Once upon a time many years ago, it was assumed that "America" magazine of the Society of Jesus could be counted on to speak up for the Church, her teachings and her bishops. Today legitimate questions arise about where the magazine's editorial board stands. In addressing that question relative to "America," we need to look at two things: what "America" prints and what it abstains from publishing.

Under the latter category, one is hard pressed to find regularly in the pages of "America" magazine, which is identified as a ministry of the Society of Jesus in America, articles and editorials that clearly and consistently, with regularity and clarity, present the teaching of the Church in a positive and convincing way.

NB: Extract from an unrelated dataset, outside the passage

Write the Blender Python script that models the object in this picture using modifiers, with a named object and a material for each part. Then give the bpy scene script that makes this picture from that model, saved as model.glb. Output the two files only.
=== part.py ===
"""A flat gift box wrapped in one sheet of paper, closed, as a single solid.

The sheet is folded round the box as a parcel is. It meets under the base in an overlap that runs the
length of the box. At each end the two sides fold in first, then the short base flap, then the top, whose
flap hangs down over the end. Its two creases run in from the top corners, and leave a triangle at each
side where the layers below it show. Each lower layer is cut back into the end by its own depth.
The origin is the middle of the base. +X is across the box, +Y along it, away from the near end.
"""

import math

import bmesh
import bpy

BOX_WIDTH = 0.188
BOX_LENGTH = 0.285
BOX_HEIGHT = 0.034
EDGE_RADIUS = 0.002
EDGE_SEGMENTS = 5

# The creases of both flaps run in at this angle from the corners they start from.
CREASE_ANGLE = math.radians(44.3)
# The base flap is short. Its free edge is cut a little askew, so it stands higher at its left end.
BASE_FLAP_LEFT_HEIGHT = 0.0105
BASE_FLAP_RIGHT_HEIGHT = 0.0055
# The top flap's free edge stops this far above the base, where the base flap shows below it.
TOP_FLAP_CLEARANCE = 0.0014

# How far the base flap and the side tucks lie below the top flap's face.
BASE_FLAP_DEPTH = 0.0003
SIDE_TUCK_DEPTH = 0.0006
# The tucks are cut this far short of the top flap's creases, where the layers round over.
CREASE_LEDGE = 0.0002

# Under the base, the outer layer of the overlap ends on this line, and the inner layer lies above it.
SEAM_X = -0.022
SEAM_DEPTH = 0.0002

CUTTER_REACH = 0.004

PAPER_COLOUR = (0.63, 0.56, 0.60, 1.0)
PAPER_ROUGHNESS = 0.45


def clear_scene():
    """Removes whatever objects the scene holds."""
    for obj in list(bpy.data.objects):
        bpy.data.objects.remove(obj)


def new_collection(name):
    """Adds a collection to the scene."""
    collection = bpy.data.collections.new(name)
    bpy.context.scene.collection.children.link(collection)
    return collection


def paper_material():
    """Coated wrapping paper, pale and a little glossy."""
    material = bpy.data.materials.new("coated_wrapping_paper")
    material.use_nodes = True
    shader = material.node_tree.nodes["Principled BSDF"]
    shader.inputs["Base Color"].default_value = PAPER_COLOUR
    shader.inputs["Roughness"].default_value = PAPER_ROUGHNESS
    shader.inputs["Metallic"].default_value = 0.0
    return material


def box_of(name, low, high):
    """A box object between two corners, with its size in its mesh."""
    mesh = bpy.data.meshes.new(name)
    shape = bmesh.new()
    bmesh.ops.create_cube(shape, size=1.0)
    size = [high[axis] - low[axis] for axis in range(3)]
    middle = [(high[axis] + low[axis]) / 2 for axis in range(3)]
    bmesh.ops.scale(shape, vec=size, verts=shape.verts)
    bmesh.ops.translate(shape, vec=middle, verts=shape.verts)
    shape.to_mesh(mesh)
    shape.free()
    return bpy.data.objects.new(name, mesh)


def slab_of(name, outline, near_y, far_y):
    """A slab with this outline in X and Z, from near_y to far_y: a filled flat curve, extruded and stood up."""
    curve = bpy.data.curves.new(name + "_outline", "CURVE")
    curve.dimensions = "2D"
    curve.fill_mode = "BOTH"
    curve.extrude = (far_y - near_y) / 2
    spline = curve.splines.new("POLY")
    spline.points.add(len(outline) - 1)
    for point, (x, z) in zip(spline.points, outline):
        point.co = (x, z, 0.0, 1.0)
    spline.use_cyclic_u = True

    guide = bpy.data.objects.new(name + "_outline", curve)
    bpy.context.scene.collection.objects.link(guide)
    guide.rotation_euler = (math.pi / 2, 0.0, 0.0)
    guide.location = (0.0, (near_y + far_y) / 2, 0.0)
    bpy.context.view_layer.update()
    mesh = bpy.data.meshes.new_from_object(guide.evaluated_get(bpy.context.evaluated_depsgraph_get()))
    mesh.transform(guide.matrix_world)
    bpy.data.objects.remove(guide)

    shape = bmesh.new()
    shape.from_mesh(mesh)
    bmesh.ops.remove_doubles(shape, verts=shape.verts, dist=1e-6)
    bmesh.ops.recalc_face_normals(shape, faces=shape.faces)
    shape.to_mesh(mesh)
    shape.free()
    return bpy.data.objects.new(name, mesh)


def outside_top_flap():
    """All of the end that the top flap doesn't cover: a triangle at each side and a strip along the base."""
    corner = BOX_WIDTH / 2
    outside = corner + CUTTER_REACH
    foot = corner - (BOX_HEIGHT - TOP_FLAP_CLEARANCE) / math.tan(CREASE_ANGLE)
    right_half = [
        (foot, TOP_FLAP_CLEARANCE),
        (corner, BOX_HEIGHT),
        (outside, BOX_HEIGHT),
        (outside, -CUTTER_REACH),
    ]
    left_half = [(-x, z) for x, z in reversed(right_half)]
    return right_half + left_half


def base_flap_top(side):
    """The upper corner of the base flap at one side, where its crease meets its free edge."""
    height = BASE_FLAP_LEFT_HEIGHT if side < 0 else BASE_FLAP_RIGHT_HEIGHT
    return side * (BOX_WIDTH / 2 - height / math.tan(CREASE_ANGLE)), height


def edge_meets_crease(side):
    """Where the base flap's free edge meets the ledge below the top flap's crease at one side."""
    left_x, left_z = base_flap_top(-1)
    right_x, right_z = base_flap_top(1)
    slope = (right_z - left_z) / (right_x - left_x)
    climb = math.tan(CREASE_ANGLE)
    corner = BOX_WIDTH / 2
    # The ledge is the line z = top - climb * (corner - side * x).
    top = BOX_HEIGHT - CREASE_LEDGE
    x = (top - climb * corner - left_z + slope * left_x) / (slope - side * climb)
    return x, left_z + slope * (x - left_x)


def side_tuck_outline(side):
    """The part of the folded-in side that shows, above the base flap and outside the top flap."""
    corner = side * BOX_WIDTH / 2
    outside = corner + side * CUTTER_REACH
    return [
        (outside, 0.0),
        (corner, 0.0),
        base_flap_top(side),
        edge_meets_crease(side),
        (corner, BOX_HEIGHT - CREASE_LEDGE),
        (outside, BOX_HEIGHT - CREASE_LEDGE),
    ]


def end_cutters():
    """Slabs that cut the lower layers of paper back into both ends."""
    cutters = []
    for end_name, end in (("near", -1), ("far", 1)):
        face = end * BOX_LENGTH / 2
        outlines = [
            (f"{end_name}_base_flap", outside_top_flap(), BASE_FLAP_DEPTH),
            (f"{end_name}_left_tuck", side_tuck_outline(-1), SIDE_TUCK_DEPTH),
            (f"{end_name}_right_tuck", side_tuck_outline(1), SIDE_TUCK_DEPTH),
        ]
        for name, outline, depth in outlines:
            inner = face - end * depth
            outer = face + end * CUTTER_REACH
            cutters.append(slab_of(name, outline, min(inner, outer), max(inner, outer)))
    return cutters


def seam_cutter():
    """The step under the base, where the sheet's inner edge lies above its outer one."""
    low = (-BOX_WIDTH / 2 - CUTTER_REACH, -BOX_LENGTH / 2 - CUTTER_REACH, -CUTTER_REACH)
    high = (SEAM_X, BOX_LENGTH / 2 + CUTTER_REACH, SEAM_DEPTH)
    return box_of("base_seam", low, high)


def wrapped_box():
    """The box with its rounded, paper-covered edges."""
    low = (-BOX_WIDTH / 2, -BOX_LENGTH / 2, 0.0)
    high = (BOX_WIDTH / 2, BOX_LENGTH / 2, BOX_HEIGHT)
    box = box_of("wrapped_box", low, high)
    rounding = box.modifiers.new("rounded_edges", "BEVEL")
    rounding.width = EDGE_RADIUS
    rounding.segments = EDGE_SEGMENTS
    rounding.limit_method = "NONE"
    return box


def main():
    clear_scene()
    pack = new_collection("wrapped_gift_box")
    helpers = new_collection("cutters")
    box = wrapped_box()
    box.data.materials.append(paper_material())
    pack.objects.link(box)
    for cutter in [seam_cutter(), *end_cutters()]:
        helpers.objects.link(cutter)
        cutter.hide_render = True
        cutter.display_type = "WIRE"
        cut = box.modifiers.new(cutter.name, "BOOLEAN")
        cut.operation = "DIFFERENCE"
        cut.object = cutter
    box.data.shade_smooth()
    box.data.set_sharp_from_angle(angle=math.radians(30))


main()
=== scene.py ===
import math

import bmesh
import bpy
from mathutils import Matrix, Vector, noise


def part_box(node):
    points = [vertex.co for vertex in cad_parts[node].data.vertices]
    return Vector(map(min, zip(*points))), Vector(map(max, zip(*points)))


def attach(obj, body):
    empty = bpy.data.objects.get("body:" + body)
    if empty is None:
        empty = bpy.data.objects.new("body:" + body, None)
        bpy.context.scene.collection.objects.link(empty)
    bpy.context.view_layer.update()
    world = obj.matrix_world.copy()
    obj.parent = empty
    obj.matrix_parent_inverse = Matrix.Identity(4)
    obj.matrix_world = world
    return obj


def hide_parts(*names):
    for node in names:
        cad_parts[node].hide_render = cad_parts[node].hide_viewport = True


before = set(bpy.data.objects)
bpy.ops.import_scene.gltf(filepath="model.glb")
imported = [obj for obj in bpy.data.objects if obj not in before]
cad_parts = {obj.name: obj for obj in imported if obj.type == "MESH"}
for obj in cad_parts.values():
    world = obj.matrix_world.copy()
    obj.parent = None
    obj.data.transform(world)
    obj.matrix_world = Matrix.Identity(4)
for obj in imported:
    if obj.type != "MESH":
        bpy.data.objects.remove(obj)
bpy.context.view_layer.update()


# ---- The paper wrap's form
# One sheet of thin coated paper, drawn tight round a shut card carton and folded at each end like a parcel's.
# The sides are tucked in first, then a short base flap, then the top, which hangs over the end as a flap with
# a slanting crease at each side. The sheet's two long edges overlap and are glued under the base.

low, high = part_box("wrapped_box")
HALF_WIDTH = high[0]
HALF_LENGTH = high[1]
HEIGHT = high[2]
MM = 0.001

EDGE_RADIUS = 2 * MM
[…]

Here we think of topics such as: 1) marriage and why the Church teaches that it is a permanent commitment between a man and a woman with the possibility of generating and educating children; 2) the protection of the civil definition of marriage that is reflective of the natural moral order; 3) the need to accept and support the teaching of the bishops as they carry out their responsibilities to lead the Church in the highly complex world of today, and 4) the obligation of Catholic colleges and universities to fulfill the requirements of "Ex Corde Ecclesiae." The list can go on and on.

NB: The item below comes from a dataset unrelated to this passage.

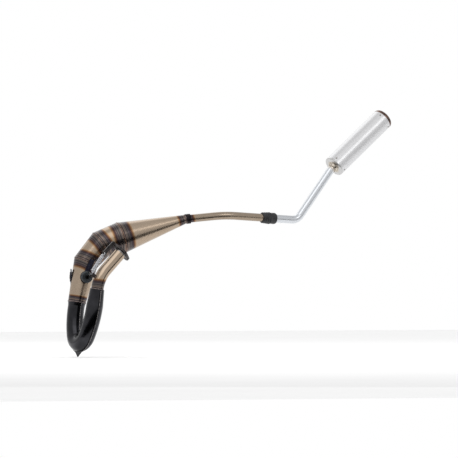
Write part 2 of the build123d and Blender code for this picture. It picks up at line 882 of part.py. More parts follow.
with BuildPart() as bobbin_insert:
    with BuildSketch(bobbin_plane.offset(bobbin_end - bobbin_insert_depth)):
        Circle(bobbin_insert_radius)
    extrude(amount=bobbin_insert_depth)
    with BuildSketch(bobbin_plane.offset(bobbin_end)):
        Circle(bobbin_thread_radius)
    extrude(amount=-bobbin_thread_depth, mode=Mode.SUBTRACT)
save(bobbin_insert.part, "bobbin_insert")

brace_root = bobbin_foot + bobbin_out * (bobbin_cup_out + bobbin_cup_plate / 2) + upwards * bobbin_cup_radius / 2
brace_axis_point = rising_top + lower_belly * brace_belly_along
brace_out = across(lower_belly, bobbin_out)
brace_end = brace_axis_point + brace_out * (rising_top_radius - brace_thickness)
brace_along = (brace_end - brace_root).normalized()
brace_normal = across(brace_along, bobbin_out)
with BuildPart() as bobbin_brace:
    brace_length = (brace_end - brace_root).length
    with BuildSketch(Plane(brace_root - brace_normal * brace_thickness / 2, brace_along, brace_normal)):
        with Locations((brace_length / 2, 0)):
            SlotCenterToCenter(brace_length, brace_width)
    extrude(amount=brace_thickness)
    add(rising_blank, mode=Mode.SUBTRACT)
    add(lower_belly_blank, mode=Mode.SUBTRACT)
    with BuildSketch(bobbin_plane.offset(bobbin_cup_out)):
        Circle(bobbin_cup_radius)
    extrude(amount=bobbin_cup_plate, mode=Mode.SUBTRACT)
    with BuildSketch(bobbin_plane):
        Circle(bobbin_cup_radius)
    extrude(amount=bobbin_cup_out, mode=Mode.SUBTRACT)
    with BuildSketch(bobbin_plane.offset(bobbin_start)):
        Circle(bobbin_cup_radius)
    extrude(amount=bobbin_length, mode=Mode.SUBTRACT)
save(bobbin_brace.part, "bobbin_brace")
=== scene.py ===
"""Looks of a two-stroke racing exhaust: finishes, welds, springs, rivets, light and camera.

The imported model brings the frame. Everything here is in metres, +X to the rear, +Y to the far side and +Z up,
with the origin at the centre of the cylinder flange's gasket face.
"""

from __future__ import annotations

import json
import logging
import math
from dataclasses import dataclass, field
from enum import Enum

import bmesh
import bpy
from mathutils import Matrix, Vector

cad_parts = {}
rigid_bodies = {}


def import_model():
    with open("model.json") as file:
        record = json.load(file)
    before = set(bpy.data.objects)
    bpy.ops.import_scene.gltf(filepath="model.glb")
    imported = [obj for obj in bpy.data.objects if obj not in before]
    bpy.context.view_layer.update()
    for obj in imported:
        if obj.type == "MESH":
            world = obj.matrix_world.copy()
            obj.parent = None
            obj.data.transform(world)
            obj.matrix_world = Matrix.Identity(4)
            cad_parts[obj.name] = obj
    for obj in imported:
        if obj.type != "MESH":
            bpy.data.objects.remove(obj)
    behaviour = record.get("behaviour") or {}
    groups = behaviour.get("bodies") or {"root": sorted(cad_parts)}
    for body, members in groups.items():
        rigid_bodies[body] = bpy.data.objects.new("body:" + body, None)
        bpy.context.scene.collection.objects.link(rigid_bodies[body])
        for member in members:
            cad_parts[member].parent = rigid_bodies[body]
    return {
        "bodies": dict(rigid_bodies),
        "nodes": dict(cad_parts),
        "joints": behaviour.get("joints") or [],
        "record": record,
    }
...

Under the heading of what "America" does print, one finds the following examples: When the United States Conference of Catholic Bishops voted unanimously to support the framework for doctrinal content in catechetical publications at the level of secondary schools, "America" magazine responded with an article ridiculing the bishops and proposing instead the same failed effort that on so many Catholic campuses has led to the very catechetical crisis we face today.

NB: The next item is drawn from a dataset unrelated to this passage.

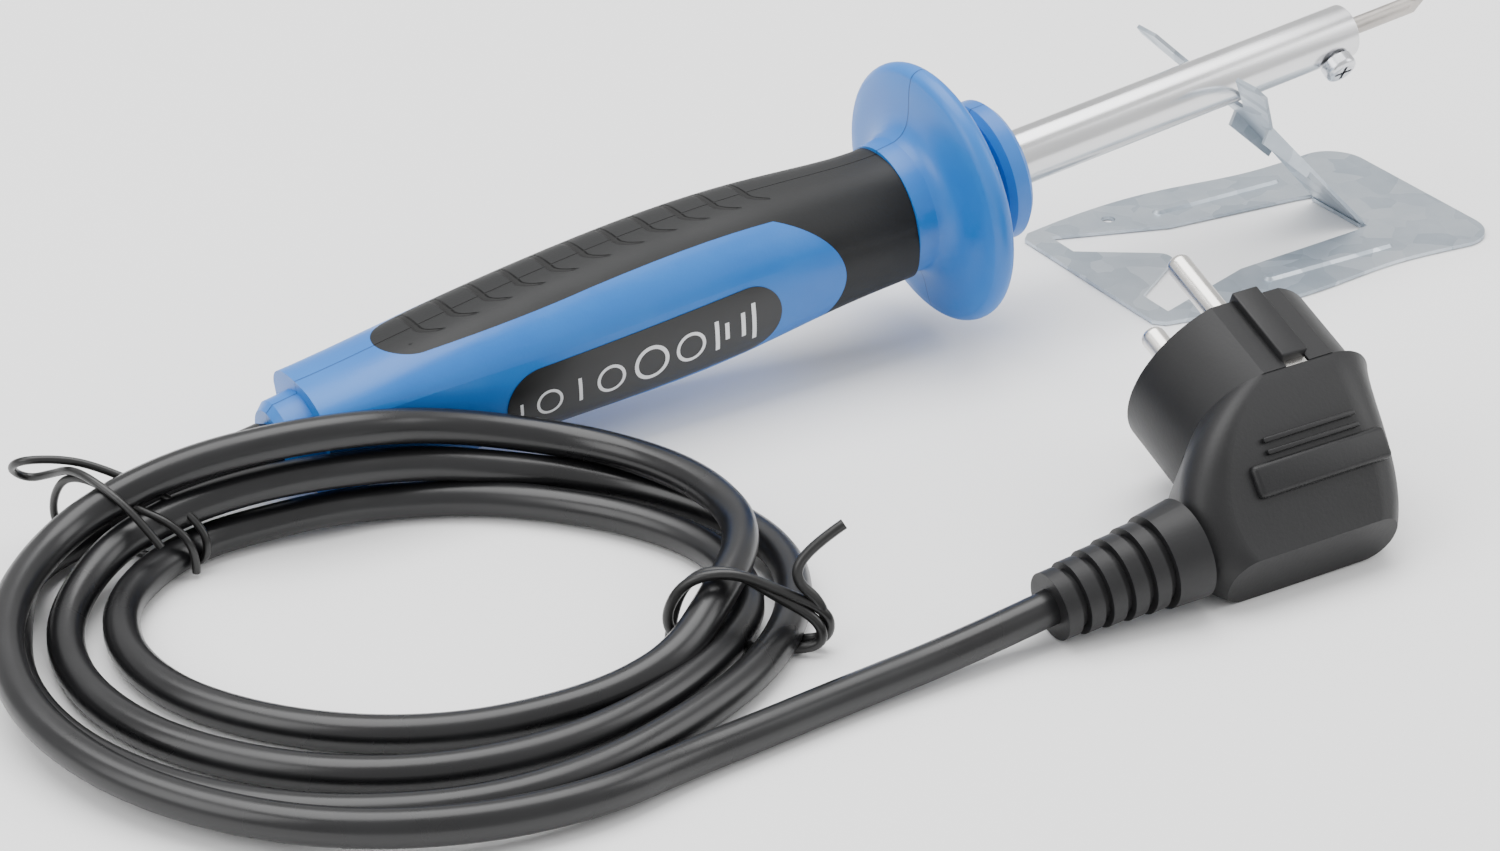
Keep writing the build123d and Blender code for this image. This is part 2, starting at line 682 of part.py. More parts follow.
def main():
    iron = {}
    iron.update(handle_pieces())
    iron.update(barrel_pieces())
    iron.update(wiring())
    iron["set_screw"] = set_screw()
    iron["shell_screws"] = shell_screws()
    iron["cord_clamp"], iron["clamp_screws"] = cord_clamp()
    for name, shape in iron.items():
        placed = [lay(part) for part in shape] if isinstance(shape, list) else lay(shape)
        save(name, placed)
    save("strain_relief_boot", boot())
    save("cord_jacket_end", inner_cord())
    for name, piece in stand().items():
        save(name, piece)
    save("cord_coil", coil())
    save("cord_lead", tube_along(LEAD_ROUTE, "lead"))
    save("cord_tail", tube_along(TAIL_ROUTE, "tail"))
    for side, (angle, reach) in TIES.items():
        save(f"twist_tie_{side}", tie(angle, reach))
    pins, contacts = plug_metal()
    save("plug_body", plug_body())
    save("plug_pins", pins)
    save("plug_earth_contacts", contacts)


main()
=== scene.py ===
import math

import bpy
from mathutils import Matrix, Vector


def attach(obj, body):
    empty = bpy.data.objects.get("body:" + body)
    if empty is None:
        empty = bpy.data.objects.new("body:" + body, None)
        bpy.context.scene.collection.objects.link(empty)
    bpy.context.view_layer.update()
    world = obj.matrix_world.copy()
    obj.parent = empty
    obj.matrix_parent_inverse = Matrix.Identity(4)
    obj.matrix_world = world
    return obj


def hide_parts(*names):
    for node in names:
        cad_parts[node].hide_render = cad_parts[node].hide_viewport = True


# A mains soldering iron lying on its pressed sheet stand, with its cord coiled beside the handle.
# Metres. +X runs from the cord to the tip, +Y is the handle's left, +Z is up, the floor is Z = 0.

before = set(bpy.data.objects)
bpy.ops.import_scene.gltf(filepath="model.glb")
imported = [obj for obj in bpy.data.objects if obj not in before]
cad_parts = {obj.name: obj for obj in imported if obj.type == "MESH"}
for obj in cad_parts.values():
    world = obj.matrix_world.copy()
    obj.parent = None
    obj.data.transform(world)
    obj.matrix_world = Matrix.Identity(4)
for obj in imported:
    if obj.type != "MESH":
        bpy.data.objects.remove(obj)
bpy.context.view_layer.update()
MM = 0.001

# ---- how the iron lies: same frame as the solid model ----
FORK = Vector((94.0, 0.0, 38.2)) * MM
SLOPE = math.radians(7.26)
ALONG = Vector((math.cos(SLOPE), 0.0, math.sin(SLOPE)))
ABOVE = Vector((-math.sin(SLOPE), 0.0, math.cos(SLOPE)))
IRON = Matrix.Translation(FORK) @ Matrix.Rotation(-SLOPE, 4, "Y")

# ---- cord, in millimetres, the solid model's route ----
CORD_D = 6.5
BOOT_END = (-150.0, 0.0, 5.1)
LEAD = [BOOT_END, (-156.0, 0.0, 3.5), (-163.5, -2.6, 3.3), (-169.6, -8.4, 3.25)]
TAIL = [
    (-99.0, -116.6, 3.25), (-84.0, -115.2, 3.25), (-66.0, -113.2, 3.3), (-42.0, -112.0, 4.1),
    (-23.6, -111.4, 6.4),
]
COIL_MIDDLE = (-115.0, -51.0)
COIL_TURN = math.radians(-30.9)

# The coil's turns as it lies: across, deep and height from its middle, on its own turned axes.
FIRST_TURN = [
    (-67.5, -6, 3.25), (-64.5, -22, 3.25), (-56, -38, 3.25), (-42, -51.5, 3.25), (-24, -60.5, 3.25),
    (-4, -63.6, 3.25), (17, -60.5, 3.25), (34, -51, 3.25), (48, -37, 3.25), (60.5, -19.5, 3.25),
    (66.5, 0, 3.25), (65, 18, 3.25), (55, 32, 3.5), (41, 40, 4.2), (27, 43.6, 5.2),
    (13, 42.4, 7.6), (-2, 40, 10.2), (-20, 30.6, 13.0), (-33.5, 27, 11.4), (-45, 21, 9.6),
    (-54, 13.2, 7.0),
]
SECOND_TURN = [
    (-59, -3, 4.4), (-56.5, -18, 3.25), (-47.5, -33, 3.25), (-33, -44.5, 3.25), (-15, -51.2, 3.25),
    (4, -52.2, 3.25), (21, -47.5, 3.25), (35.5, -38.5, 3.25), (48.5, -24, 3.25), (57.8, -5, 3.25),
    (57.4, 9, 3.25), (50.5, 22, 3.25), (38.5, 31, 3.25), (24, 36.6, 3.25), (8, 39.4, 3.25),
    (-8, 37.2, 3.5), (-18, 32.2, 4.8), (-29, 28.4, 3.8), (-38.8, 23.4, 3.25), (-46.2, 14, 3.25),
]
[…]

When an effort was made by the Conference of Bishops to clarify and present the teaching of the Church on ordinary and extraordinary means of preserving life and withholding of nutrition and hydration and other end-of-life issues, "America" presented its own teaching. When the chairs of the appropriate bishops' conference committees responded with an article correcting "America," the magazine altered the teaching in the bishops' article to such an extent that the bishops had to insist that the real version be printed.

Most recently we had the example of "America" magazine announcing that the bishops have simply misunderstood what is really at stake in the Conference of Bishops' opposition to the HHS mandate and its redefinition of church ministry and church ministers. The mandate treats sterilization, contraception and abortion-causing drugs as legitimate expressions of health care, and it would compel Catholic institutions and individuals to pay for and provide these services, directly or indirectly, in violation of Church teaching. The "America" editorial praises an empty "accommodation" offered by the Obama Administration and contends that the bishops should adopt a "conciliatory style" toward what the editorial writer regards as a policy question, rather than as a matter of religious freedom, as the bishops have strongly stated. The magazine offers the rather presumptuous position that it is much better at the teaching and pastoral leadership of the Church than are the bishops.

A case perhaps can be made for the role of the "loyal opposition" in any civil political structure. But the Church is much more than just one more political entity, and it can and should call us to a more apostolic vision of unity and communion. It is hard to imagine that Saint Ignatius of Loyola would have envisioned the magazine of the Society of Jesus in the United States as the organized opposition to the pastoral leadership of the Pope and bishops in communion with him. A lot has changed from the days of Saint Ignatius of Loyola, particularly at "America" magazine.